>> start Given records
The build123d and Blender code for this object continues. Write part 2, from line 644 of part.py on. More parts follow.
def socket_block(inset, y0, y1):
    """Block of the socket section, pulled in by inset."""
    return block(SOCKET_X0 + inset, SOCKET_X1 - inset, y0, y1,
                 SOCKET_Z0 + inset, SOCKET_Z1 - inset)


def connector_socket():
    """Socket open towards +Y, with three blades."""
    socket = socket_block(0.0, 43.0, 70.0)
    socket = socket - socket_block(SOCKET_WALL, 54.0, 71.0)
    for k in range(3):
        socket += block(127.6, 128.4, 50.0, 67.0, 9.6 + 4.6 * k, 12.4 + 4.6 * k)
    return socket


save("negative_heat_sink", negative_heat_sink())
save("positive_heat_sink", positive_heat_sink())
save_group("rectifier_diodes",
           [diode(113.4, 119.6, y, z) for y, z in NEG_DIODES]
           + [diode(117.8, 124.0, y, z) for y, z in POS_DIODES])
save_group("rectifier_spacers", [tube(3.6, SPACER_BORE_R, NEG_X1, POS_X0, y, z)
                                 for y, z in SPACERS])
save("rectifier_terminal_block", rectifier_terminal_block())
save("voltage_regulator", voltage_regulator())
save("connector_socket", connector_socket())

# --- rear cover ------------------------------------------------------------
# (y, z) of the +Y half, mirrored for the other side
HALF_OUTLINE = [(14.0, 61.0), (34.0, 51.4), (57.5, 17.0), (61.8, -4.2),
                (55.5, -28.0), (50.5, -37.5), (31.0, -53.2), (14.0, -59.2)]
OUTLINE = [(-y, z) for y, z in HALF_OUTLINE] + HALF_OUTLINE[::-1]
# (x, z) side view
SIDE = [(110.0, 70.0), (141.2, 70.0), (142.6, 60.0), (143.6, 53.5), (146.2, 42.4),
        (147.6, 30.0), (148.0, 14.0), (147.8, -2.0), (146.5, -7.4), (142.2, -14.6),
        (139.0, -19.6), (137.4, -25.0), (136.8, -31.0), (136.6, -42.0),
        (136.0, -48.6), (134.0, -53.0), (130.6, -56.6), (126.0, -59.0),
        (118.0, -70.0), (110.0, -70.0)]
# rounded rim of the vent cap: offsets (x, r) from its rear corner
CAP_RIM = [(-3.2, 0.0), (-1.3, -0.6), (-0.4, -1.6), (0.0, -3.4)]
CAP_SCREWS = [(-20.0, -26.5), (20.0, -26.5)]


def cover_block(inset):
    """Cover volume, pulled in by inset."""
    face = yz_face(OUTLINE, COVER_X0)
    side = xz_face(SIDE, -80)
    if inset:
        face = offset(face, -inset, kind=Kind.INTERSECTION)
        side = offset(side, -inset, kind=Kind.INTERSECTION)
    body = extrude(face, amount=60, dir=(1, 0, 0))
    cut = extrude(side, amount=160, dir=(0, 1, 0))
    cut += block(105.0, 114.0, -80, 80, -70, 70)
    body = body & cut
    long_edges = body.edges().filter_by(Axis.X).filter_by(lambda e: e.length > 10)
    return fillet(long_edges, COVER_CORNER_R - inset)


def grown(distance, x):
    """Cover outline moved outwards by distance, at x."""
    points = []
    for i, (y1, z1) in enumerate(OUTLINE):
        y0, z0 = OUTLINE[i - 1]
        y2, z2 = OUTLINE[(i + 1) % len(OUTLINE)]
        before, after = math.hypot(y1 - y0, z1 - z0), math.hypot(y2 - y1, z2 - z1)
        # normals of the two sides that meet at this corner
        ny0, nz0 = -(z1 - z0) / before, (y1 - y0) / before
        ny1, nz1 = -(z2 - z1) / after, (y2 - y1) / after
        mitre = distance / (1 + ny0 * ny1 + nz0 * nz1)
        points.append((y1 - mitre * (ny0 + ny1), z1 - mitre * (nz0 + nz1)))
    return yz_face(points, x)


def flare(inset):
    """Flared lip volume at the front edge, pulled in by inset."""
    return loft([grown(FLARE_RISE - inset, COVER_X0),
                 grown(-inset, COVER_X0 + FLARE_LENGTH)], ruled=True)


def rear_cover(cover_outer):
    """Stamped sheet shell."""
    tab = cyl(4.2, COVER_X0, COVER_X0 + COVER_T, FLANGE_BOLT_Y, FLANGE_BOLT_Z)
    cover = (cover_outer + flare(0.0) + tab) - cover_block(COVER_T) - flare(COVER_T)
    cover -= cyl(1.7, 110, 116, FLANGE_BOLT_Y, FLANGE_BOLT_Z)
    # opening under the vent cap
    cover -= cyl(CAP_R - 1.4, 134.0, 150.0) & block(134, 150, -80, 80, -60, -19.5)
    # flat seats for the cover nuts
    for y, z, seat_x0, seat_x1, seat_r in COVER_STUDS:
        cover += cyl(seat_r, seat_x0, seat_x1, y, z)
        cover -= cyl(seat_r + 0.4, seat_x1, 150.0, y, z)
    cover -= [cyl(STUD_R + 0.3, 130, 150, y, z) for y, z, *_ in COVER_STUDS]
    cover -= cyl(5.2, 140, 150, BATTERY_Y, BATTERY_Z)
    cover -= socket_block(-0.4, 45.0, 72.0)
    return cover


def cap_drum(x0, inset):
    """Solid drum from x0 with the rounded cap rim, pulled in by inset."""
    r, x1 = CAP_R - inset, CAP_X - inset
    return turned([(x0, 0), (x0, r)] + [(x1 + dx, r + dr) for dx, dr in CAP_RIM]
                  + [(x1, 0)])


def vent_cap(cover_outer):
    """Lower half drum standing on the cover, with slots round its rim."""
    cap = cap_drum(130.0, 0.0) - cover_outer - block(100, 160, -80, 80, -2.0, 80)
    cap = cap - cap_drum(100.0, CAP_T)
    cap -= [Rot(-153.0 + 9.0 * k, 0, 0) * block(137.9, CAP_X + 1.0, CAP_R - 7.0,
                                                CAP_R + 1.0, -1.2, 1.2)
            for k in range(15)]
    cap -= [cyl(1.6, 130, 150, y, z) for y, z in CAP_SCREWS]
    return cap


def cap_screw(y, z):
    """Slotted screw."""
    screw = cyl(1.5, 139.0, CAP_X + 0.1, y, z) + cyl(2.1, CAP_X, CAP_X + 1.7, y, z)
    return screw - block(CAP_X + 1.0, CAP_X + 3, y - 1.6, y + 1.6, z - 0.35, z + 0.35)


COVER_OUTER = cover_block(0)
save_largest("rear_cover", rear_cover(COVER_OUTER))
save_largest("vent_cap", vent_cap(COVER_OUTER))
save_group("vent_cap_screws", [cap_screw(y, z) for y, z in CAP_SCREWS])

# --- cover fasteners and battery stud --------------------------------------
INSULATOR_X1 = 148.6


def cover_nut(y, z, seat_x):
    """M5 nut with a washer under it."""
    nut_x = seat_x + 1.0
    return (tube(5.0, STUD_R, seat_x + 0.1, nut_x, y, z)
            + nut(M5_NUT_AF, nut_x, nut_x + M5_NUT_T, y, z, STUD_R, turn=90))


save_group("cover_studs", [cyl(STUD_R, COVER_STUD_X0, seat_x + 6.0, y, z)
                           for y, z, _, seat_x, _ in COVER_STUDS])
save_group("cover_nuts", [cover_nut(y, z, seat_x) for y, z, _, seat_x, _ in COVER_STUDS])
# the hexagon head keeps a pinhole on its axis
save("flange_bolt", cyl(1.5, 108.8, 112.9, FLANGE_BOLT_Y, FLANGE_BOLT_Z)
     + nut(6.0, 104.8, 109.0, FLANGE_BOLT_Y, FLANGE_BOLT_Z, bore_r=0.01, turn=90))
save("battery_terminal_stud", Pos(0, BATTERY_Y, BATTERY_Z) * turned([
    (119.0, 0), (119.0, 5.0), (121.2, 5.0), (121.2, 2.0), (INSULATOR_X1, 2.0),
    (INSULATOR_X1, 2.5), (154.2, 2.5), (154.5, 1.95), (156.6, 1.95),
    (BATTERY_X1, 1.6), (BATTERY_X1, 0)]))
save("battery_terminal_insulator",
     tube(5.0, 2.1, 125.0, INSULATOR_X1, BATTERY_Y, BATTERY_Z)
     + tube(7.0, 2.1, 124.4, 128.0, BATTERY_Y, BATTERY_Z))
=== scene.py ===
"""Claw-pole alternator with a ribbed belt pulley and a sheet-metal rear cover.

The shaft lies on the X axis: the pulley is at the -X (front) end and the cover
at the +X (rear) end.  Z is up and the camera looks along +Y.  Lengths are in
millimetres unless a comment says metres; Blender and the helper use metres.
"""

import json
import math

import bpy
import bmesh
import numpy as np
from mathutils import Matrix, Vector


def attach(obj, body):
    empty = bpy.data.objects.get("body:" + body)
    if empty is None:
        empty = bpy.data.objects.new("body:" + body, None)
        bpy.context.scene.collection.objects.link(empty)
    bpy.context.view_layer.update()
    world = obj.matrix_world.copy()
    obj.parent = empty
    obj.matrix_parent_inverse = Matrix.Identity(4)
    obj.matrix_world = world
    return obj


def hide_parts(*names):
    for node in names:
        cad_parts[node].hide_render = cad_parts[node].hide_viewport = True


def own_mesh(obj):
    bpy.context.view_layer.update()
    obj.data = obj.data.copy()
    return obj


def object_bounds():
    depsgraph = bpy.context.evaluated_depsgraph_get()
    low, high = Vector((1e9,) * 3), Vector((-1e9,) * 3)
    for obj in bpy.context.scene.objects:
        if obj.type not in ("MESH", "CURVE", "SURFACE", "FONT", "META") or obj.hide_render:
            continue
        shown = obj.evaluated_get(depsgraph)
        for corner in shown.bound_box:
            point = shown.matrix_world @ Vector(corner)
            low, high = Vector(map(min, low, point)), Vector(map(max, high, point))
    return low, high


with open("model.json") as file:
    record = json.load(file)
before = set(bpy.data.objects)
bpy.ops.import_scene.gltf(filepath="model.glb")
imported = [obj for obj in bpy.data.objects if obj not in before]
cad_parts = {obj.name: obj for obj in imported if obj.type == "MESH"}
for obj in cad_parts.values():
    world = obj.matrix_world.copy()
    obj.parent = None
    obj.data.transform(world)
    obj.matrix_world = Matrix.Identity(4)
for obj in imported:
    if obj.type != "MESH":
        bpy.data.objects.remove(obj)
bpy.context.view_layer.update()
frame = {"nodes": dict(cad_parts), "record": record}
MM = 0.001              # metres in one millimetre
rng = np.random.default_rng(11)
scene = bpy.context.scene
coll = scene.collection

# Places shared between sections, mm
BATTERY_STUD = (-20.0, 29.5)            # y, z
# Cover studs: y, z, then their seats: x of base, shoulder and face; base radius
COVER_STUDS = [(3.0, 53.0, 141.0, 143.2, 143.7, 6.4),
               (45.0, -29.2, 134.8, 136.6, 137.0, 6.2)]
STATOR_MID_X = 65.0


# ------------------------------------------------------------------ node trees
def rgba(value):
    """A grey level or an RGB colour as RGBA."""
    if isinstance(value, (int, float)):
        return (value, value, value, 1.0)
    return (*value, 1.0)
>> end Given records
>> start Given records
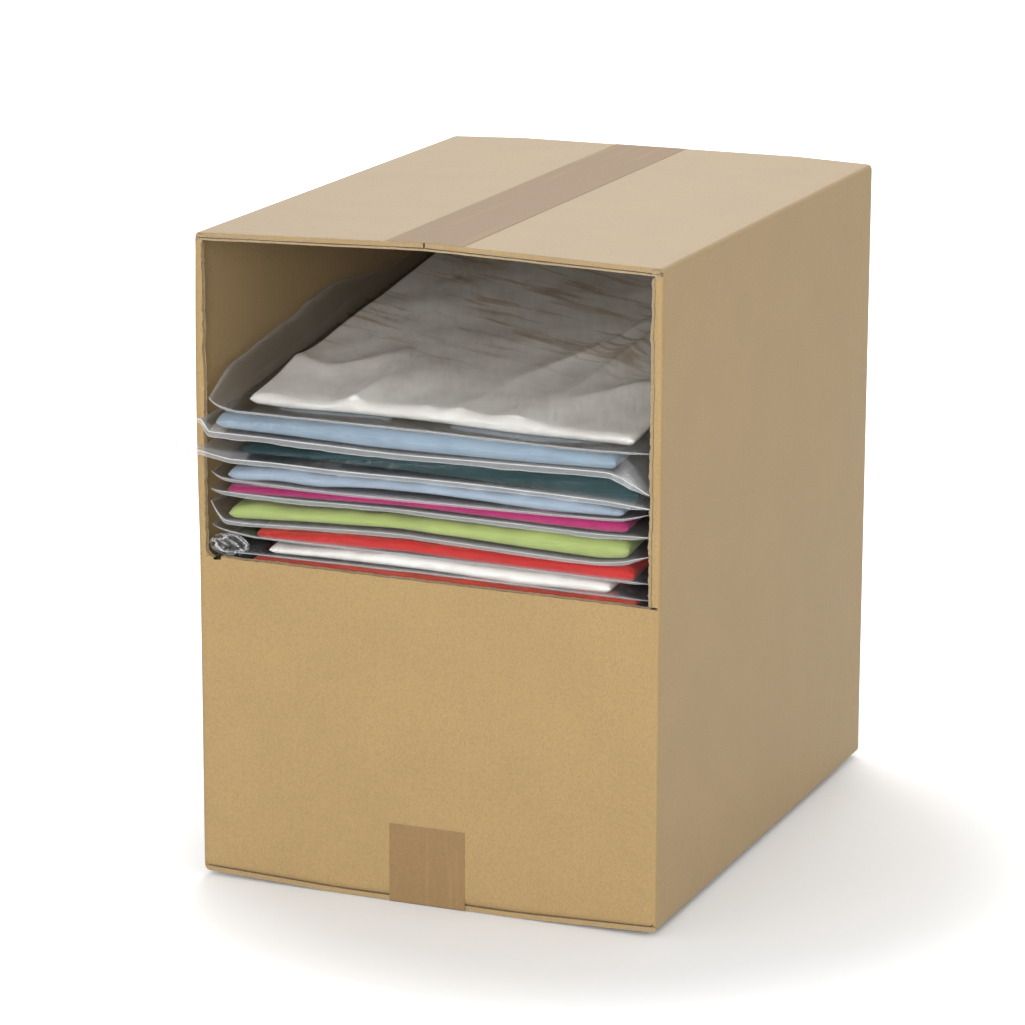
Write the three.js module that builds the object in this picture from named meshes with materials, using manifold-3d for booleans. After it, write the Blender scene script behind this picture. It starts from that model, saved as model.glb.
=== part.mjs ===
>> end Given records
>> start Given records
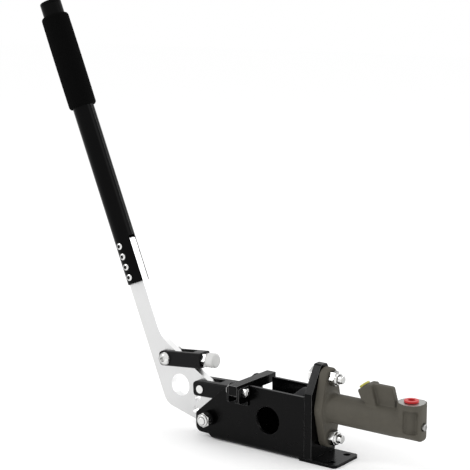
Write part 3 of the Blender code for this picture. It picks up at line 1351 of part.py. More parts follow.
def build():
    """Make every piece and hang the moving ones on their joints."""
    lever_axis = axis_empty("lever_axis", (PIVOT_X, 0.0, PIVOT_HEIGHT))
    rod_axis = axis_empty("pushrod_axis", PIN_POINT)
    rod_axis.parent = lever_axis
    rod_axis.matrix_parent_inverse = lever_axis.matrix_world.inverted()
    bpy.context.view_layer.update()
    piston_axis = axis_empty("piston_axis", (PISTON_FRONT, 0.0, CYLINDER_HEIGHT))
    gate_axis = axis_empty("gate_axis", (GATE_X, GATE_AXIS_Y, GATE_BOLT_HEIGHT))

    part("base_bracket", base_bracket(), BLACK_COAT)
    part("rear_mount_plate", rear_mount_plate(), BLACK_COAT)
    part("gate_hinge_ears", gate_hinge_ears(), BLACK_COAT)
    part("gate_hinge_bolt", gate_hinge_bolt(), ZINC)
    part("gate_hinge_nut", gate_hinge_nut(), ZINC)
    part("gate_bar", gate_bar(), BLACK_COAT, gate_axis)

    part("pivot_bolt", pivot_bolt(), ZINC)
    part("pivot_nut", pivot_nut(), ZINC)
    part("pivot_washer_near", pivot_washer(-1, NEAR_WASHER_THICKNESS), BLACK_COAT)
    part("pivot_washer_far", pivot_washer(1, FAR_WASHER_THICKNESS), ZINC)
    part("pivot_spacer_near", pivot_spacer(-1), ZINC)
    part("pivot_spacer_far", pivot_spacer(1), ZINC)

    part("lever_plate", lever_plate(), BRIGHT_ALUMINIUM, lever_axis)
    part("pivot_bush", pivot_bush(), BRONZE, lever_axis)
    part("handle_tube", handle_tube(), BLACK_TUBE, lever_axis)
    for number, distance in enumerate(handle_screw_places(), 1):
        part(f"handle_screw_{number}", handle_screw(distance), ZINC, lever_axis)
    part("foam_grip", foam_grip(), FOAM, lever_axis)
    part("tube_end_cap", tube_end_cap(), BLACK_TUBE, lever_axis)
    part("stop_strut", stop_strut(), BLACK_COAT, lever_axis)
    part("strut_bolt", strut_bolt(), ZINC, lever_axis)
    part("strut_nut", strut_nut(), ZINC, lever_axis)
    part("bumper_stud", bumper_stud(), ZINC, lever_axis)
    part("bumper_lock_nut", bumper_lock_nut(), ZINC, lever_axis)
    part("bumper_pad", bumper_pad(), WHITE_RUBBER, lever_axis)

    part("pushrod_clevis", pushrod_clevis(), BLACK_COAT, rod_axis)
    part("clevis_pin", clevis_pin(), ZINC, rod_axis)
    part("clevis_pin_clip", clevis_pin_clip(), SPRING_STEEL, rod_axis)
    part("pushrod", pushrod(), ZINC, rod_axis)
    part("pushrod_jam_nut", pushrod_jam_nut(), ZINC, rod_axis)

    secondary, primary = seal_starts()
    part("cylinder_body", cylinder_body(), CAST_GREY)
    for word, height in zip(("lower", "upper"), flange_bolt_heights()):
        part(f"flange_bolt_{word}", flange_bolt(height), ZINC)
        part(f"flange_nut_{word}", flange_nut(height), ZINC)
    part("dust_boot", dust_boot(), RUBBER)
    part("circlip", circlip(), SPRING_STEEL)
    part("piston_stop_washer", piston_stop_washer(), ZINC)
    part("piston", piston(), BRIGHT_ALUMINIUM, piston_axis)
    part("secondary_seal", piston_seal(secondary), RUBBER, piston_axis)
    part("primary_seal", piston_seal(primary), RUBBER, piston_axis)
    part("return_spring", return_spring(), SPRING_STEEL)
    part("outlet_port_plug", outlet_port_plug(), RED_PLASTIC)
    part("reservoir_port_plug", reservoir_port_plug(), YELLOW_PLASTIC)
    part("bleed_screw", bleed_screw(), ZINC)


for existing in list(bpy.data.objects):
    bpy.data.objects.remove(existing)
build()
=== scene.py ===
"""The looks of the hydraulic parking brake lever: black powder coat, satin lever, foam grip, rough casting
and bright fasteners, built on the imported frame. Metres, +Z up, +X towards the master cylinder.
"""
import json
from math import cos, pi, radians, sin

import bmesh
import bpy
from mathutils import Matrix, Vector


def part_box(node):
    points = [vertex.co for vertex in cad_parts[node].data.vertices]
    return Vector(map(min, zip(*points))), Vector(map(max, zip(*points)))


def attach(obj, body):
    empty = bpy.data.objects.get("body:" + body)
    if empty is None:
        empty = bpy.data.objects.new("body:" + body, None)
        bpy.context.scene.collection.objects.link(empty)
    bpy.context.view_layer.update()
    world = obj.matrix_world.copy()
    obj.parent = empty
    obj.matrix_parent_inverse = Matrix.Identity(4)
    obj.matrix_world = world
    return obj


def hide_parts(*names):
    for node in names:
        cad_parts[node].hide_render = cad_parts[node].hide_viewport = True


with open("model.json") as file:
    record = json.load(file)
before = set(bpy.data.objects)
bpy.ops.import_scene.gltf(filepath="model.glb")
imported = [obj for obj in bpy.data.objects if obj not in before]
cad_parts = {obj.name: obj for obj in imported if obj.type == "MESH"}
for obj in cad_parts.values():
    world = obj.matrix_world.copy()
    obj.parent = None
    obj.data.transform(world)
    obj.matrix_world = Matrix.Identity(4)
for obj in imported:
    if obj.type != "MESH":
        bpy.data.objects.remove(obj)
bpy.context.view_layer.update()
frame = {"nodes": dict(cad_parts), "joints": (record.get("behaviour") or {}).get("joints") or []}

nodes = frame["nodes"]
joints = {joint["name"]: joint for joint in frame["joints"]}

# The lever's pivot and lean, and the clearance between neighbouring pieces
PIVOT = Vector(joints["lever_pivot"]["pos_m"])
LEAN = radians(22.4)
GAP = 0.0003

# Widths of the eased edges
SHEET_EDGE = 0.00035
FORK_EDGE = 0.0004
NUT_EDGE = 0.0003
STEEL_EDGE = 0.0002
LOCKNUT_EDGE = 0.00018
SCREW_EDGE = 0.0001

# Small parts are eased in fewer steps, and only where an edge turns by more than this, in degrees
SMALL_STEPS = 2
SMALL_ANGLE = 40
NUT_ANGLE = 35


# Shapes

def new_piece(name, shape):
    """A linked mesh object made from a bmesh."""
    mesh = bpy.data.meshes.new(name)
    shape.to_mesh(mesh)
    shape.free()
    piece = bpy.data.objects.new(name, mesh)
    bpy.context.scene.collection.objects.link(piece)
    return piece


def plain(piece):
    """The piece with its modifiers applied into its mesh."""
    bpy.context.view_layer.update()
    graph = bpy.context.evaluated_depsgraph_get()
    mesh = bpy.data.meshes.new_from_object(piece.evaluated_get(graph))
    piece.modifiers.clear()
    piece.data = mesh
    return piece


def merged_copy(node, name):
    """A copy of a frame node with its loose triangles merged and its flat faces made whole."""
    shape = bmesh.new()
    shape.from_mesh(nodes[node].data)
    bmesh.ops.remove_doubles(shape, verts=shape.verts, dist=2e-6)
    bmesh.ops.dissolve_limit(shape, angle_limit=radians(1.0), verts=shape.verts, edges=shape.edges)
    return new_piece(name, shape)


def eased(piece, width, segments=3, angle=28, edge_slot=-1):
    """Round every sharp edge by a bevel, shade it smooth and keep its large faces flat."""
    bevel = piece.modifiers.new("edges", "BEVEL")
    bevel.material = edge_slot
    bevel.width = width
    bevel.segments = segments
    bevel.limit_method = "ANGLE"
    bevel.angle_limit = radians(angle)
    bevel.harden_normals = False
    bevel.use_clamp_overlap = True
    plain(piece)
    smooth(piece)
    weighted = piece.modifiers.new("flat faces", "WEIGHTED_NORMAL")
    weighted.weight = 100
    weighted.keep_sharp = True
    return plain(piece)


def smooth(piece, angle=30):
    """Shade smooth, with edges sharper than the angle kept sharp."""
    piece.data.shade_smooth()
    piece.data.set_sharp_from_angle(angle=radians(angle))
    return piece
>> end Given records
Return, unchanged, the run of lines above that opens with the line containing "# the hexagon" and closes with the line containing "depsgraph = bpy.context.evaluated_depsgraph_get()". Include both.

Result for this exercise:
# the hexagon head keeps a pinhole on its axis
save("flange_bolt", cyl(1.5, 108.8, 112.9, FLANGE_BOLT_Y, FLANGE_BOLT_Z)
     + nut(6.0, 104.8, 109.0, FLANGE_BOLT_Y, FLANGE_BOLT_Z, bore_r=0.01, turn=90))
save("battery_terminal_stud", Pos(0, BATTERY_Y, BATTERY_Z) * turned([
    (119.0, 0), (119.0, 5.0), (121.2, 5.0), (121.2, 2.0), (INSULATOR_X1, 2.0),
    (INSULATOR_X1, 2.5), (154.2, 2.5), (154.5, 1.95), (156.6, 1.95),
    (BATTERY_X1, 1.6), (BATTERY_X1, 0)]))
save("battery_terminal_insulator",
     tube(5.0, 2.1, 125.0, INSULATOR_X1, BATTERY_Y, BATTERY_Z)
     + tube(7.0, 2.1, 124.4, 128.0, BATTERY_Y, BATTERY_Z))
=== scene.py ===
"""Claw-pole alternator with a ribbed belt pulley and a sheet-metal rear cover.

The shaft lies on the X axis: the pulley is at the -X (front) end and the cover
at the +X (rear) end.  Z is up and the camera looks along +Y.  Lengths are in
millimetres unless a comment says metres; Blender and the helper use metres.
"""

import json
import math

import bpy
import bmesh
import numpy as np
from mathutils import Matrix, Vector


def attach(obj, body):
    empty = bpy.data.objects.get("body:" + body)
    if empty is None:
        empty = bpy.data.objects.new("body:" + body, None)
        bpy.context.scene.collection.objects.link(empty)
    bpy.context.view_layer.update()
    world = obj.matrix_world.copy()
    obj.parent = empty
    obj.matrix_parent_inverse = Matrix.Identity(4)
    obj.matrix_world = world
    return obj


def hide_parts(*names):
    for node in names:
        cad_parts[node].hide_render = cad_parts[node].hide_viewport = True


def own_mesh(obj):
    bpy.context.view_layer.update()
    obj.data = obj.data.copy()
    return obj


def object_bounds():
    depsgraph = bpy.context.evaluated_depsgraph_get()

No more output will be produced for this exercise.